We thank the referee for the constructive feedback on the evaluation details. We agree that additional transparency is required to substantiate the reported results.

read point-by-point responses
  1. Referee: [Evaluation / Results section] The central performance claim (99.02% accuracy, F1 0.994 on 50k held-out pairs) is load-bearing for the paper's contribution, yet the evaluation section provides no description of the labeling process, train/test split methodology, entity-level deduplication, negative sampling strategy, or controls for data leakage. Without these details the independence of the test set cannot be verified and the reported metrics cannot be interpreted as evidence of generalization.

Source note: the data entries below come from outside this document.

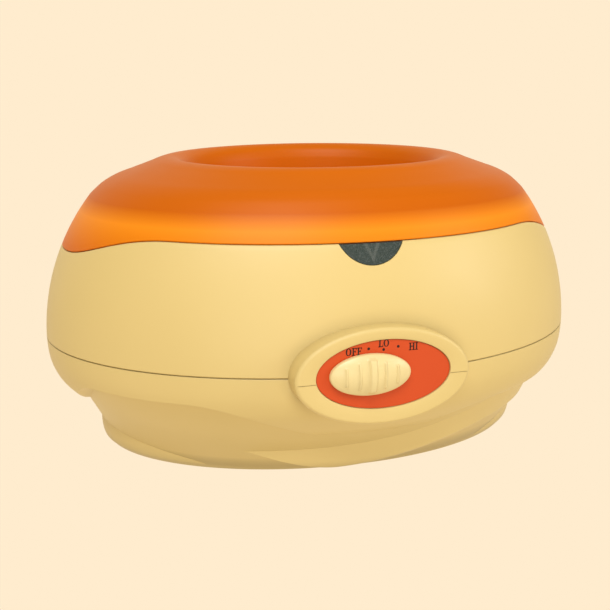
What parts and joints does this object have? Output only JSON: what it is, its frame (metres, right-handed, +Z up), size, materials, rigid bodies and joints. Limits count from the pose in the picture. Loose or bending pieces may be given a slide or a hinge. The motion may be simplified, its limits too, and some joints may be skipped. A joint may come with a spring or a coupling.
{
  "type": "paraffin wax bath",
  "caption": "Oval paraffin wax warmer: plastic case in two halves round a heated tank, lift-off lid with a well, slider temperature control and indicator lens.",
  "frame": {"origin": "centre of the case on the surface that the feet stand on", "axes": "+Z up, -Y front with the slider, X along the length"},
  "size_m": [0.3732, 0.3165, 0.1939],
  "materials": {
    "case_plastic": "cream moulded plastic, fine satin grain",
    "lid_plastic": "translucent orange moulded plastic, satin",
    "plate_plastic": "orange, fine texture",
    "knob_plastic": "cream, semi-gloss",
    "lens_plastic": "smoked, textured",
    "lamp_plastic": "off-white",
    "lamp_glass": "clear neon lamp",
    "grille_plastic": "off-white heat-proof plastic",
    "tank_aluminium": "drawn and anodised",
    "shield_aluminium": "bright sheet",
    "foot_rubber": "matte black rubber",
    "silicone": "grey silicone",
    "glass_wool": "woven glass sleeve",
    "mica": "mica sheet heater",
    "steel": "zinc plated",
    "brass": "plain",
    "black_plastic": "black heat-proof plastic",
    "terminal_plastic": "natural nylon",
    "wire_red": "insulated wire",
    "wire_blue": "insulated wire"
  },
  "bodies": {
    "root": {"lower_housing": "case_plastic", "upper_housing": "case_plastic", "rubber_feet": "foot_rubber", "case_screws": "steel", "tank": "tank_aluminium", "tank_gasket": "silicone", "flange_studs": "steel", "flange_nuts": "steel", "insulation_band": "glass_wool", "heater_plate": "mica", "heater_clamp_plate": "steel", "heater_studs": "steel", "heater_nuts": "steel", "shield_spacers": "steel", "heat_shield": "shield_aluminium", "shield_nuts": "steel", "thermal_fuse": "steel", "fuse_clip": "steel", "control_plate": "plate_plastic", "slide_track": "black_plastic", "track_screws": "steel", "thermostat_bracket": "steel", "bracket_screws": "steel", "thermostat_body": "black_plastic", "indicator_lens": "lens_plastic", "lamp_holder": "lamp_plastic", "power_lamp": "lamp_glass", "ready_lamp": "lamp_glass", "power_inlet": "black_plastic", "inlet_pins": "brass", "inlet_screws": "steel", "terminal_block": "terminal_plastic", "terminal_screws": "brass", "mains_wires": "wire_red", "heater_wires": "wire_red", "control_wires": "wire_blue", "lamp_wires": "wire_blue"},
    "grille": {"hand_guard_grille": "grille_plastic"},
    "lid": {"lid": "lid_plastic"},
    "slider": {"control_knob": "knob_plastic", "slide_carriage": "black_plastic", "knob_screw": "steel"},
    "thermostat_arm": {"thermostat_shaft": "brass", "thermostat_lever": "black_plastic"}
  },
  "joints": [
    {"name": "lid_lift", "type": "slide", "parent": "root", "child": "lid", "axis": [0, 0, 1], "range_m": [0, 0.18]},
    {"name": "heat_control", "type": "slide", "parent": "root", "child": "slider", "axis": [1, 0, 0], "range_m": [0, 0.02]},
    {"name": "thermostat_turn", "type": "hinge", "parent": "root", "child": "thermostat_arm", "pos_m": [0, -0.118, 0.0695], "axis": [0, 0, 1], "range_deg": [0, 53.18]},
    {"name": "grille_lift", "type": "slide", "parent": "root", "child": "grille", "axis": [0, 0, 1], "range_m": [0, 0.08]}
  ],
  "couplings": [
    {"joint": "thermostat_turn", "follows": "heat_control", "rad_per_m": 46.365}
  ]
}
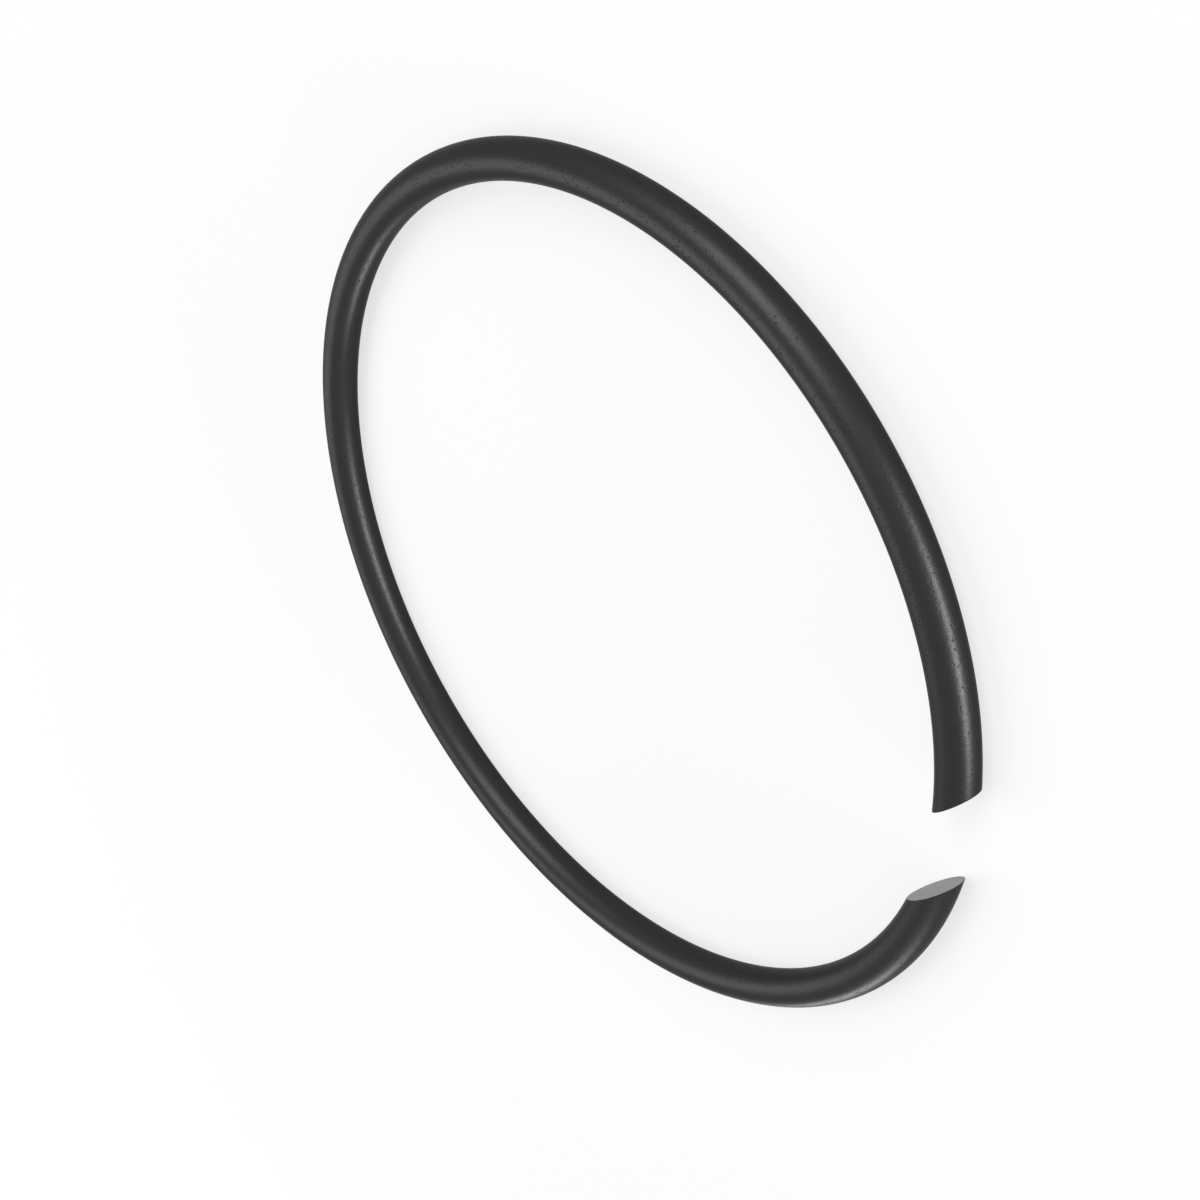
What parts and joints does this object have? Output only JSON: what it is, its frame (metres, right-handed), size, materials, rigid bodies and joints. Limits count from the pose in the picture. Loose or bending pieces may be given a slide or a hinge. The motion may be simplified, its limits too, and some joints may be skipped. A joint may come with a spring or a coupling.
{
  "type": "round-wire retaining ring",
  "caption": "Open retaining ring of round blackened spring wire, with a slanted gap between two bare, flat cut ends; springs into a groove to hold what lies against it.",
  "frame": {"origin": "centre of the ring on the mid-plane of its wire, which is the centre of the groove it seats in", "axes": "+Z along the ring's axis, +X from the centre through the middle of the gap, +Y completes the right-handed frame"},
  "size_m": [0.0469, 0.047, 0.002],
  "materials": {
    "blackened_steel": "satin"
  },
  "bodies": {
    "root": {"retaining_ring": "blackened_steel"}
  },
  "joints": []
}
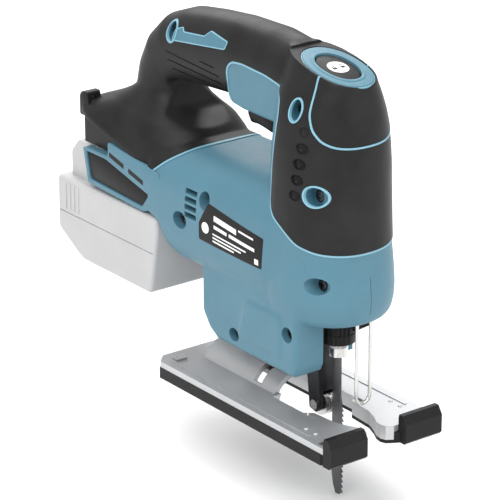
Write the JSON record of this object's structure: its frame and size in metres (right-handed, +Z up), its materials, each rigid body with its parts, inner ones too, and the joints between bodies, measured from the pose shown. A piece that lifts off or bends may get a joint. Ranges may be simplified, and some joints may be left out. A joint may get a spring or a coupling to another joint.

    Authors: We acknowledge that the manuscript does not currently provide these methodological details, which limits the ability to fully assess generalization. In the revised version we will expand the Evaluation section with a dedicated subsection on Dataset Construction and Evaluation Protocol. This will explicitly describe: the labeling process (expert annotation with agreement metrics), train/test split methodology (entity-level partitioning), entity-level deduplication steps, negative sampling strategy, and leakage controls (including verification that no shared entities or name structures cross splits). These additions will directly address the concern and allow readers to evaluate the independence of the held-out set. revision: yes

Circularity Check

0 steps flagged

No significant circularity; purely empirical evaluation with no derivations

full rationale

The paper describes a two-phase curriculum fine-tuning procedure for an LLM on name-matching data and reports accuracy/F1 on a held-out set of 50k pairs. No equations, mathematical derivations, fitted parameters renamed as predictions, or self-citation chains appear in the provided text. The central claims rest on external empirical benchmarks rather than any self-referential reduction (e.g., no Eq. X defined in terms of Y that is then 'predicted' from the same fit). This matches the default case of a self-contained empirical ML paper; the held-out set construction is an evaluation validity concern, not a circularity pattern under the enumerated kinds.

Axiom & Free-Parameter Ledger

0 free parameters · 0 axioms · 0 invented entities

Abstract-only review provides no explicit free parameters, axioms, or invented entities; the approach rests on standard LLM fine-tuning assumptions not detailed here.